Basic implementation
A minimal PHP HTML page parser:
use Bitrix\Main\Loader;
use Bitrix\Iblock\ElementTable;
Loader::includeModule('iblock');
function parseSource(string $url, array $selectors): array
{
$html = file_get_contents($url, false, stream_context_create([
'http' => [
'timeout' => 30,
'user_agent' => 'Mozilla/5.0 (compatible; SiteBot/1.0)',
],
]));
$dom = new DOMDocument();
@$dom->loadHTML(mb_convert_encoding($html, 'HTML-ENTITIES', 'UTF-8'));
$xpath = new DOMXPath($dom);
$items = [];
foreach ($xpath->query($selectors['list']) as $node) {
$title = $xpath->evaluate('string(' . $selectors['title'] . ')', $node);
$link = $xpath->evaluate('string(' . $selectors['link'] . ')', $node);
$items[] = ['title' => trim($title), 'link' => $link];
}
return $items;
}
This skeleton works, but is not production-ready. Error handling, timeouts, logging, and deduplication are needed.
Parallel requests via curl_multi
The main bottleneck of a PHP parser is sequential requests. Loading 1,000 pages at 2 seconds each = 33 minutes. With curl_multi_exec, you can process 10–20 requests in parallel:
$multiHandle = curl_multi_init();
$handles = [];
foreach ($urls as $i => $url) {
$ch = curl_init($url);
curl_setopt($ch, CURLOPT_RETURNTRANSFER, true);
curl_setopt($ch, CURLOPT_TIMEOUT, 30);
curl_multi_add_handle($multiHandle, $ch);
$handles[$i] = $ch;
}
do {
$status = curl_multi_exec($multiHandle, $active);
curl_multi_select($multiHandle);
} while ($active > 0);
Limitation: more than 50 parallel connections — and PHP starts consuming too much memory. For large-scale parsing (10,000+ URLs), split into batches of 20–30 connections.

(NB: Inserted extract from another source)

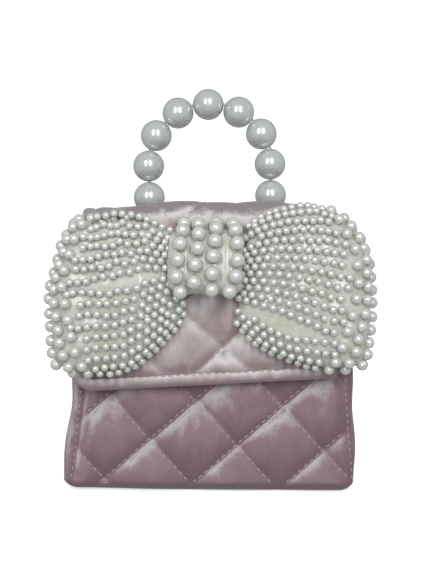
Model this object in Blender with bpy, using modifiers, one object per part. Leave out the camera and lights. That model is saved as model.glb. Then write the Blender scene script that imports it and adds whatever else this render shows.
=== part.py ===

Integration with Bitrix kernel
The advantage of a PHP parser is direct API access. No REST, no intermediate database needed. Import to info block:
$element = new CIBlockElement();
$elementId = $element->Add([
'IBLOCK_ID' => IBLOCK_CATALOG,
'NAME' => $parsedData['title'],
'XML_ID' => $parsedData['external_id'],
'ACTIVE' => 'Y',
'PREVIEW_TEXT' => $parsedData['description'],
'DETAIL_TEXT' => $parsedData['content'],
'DETAIL_TEXT_TYPE' => 'html',
'PREVIEW_PICTURE' => CFile::MakeFileArray($parsedData['image_path']),
]);
if ($elementId) {
CIBlockElement::SetPropertyValuesEx($elementId, IBLOCK_CATALOG, [
'SOURCE_URL' => $parsedData['url'],
'ARTICLE' => $parsedData['sku'],
]);
}
Important: when importing large amounts, disable search and URL updates:
CIBlockElement::DisableEvents(); // Disables event handlers
Without this, each Add() call triggers search reindexing, faceted index update, and other handlers — importing 10,000 products will take hours.
Error handling and resilience
A production PHP parser must handle:
-
Timeouts — server doesn't respond, connection hangs. Set
CURLOPT_TIMEOUTandCURLOPT_CONNECTTIMEOUT. - HTTP errors — 403, 429, 503. For 429 (rate limit) — increase delay. For 403 — change proxy. For 503 — retry later.
-
Malformed HTML —
DOMDocument::loadHTMLgenerates warnings. Suppress via@orlibxml_use_internal_errors(true), but log problematic URLs. -
Memory exhaustion — large HTML pages (5+ MB) consume memory. Set
memory_limitappropriately and free DOM after processing:unset($dom).
Retry pattern with exponential backoff:
function fetchWithRetry(string $url, int $maxRetries = 3): ?string
{
for ($i = 0; $i < $maxRetries; $i++) {
$response = @file_get_contents($url);
if ($response !== false) {
return $response;
}
sleep(pow(2, $i)); // 1, 2, 4 seconds
}
return null;
}
Logging
Without logs, debugging a parser is impossible. Minimal set of events to log:
- Start and completion of parsing session (time, number of processed URLs).
- Each HTTP request: URL, response status, load time.
- Parsing errors: URL, error type, context.
- Import result: created, updated, skipped (duplicates), errors.
Use \Bitrix\Main\Diag\Logger from D7 or write to separate parser_log table.
When PHP is insufficient
A PHP parser is not suitable if:
- JavaScript rendering is needed — SPA sites, dynamic content loading. You need a headless browser (Puppeteer/Playwright), which requires Node.js or Python.
- Parsing volume exceeds 50,000 pages per session — PHP hits single-threading and memory consumption limits.
- Complex text processing is required (NLP, classification, entity extraction) — the Python ecosystem is significantly richer.
In these cases, consider a hybrid approach: Python/Node.js for data collection, PHP for import into Bitrix.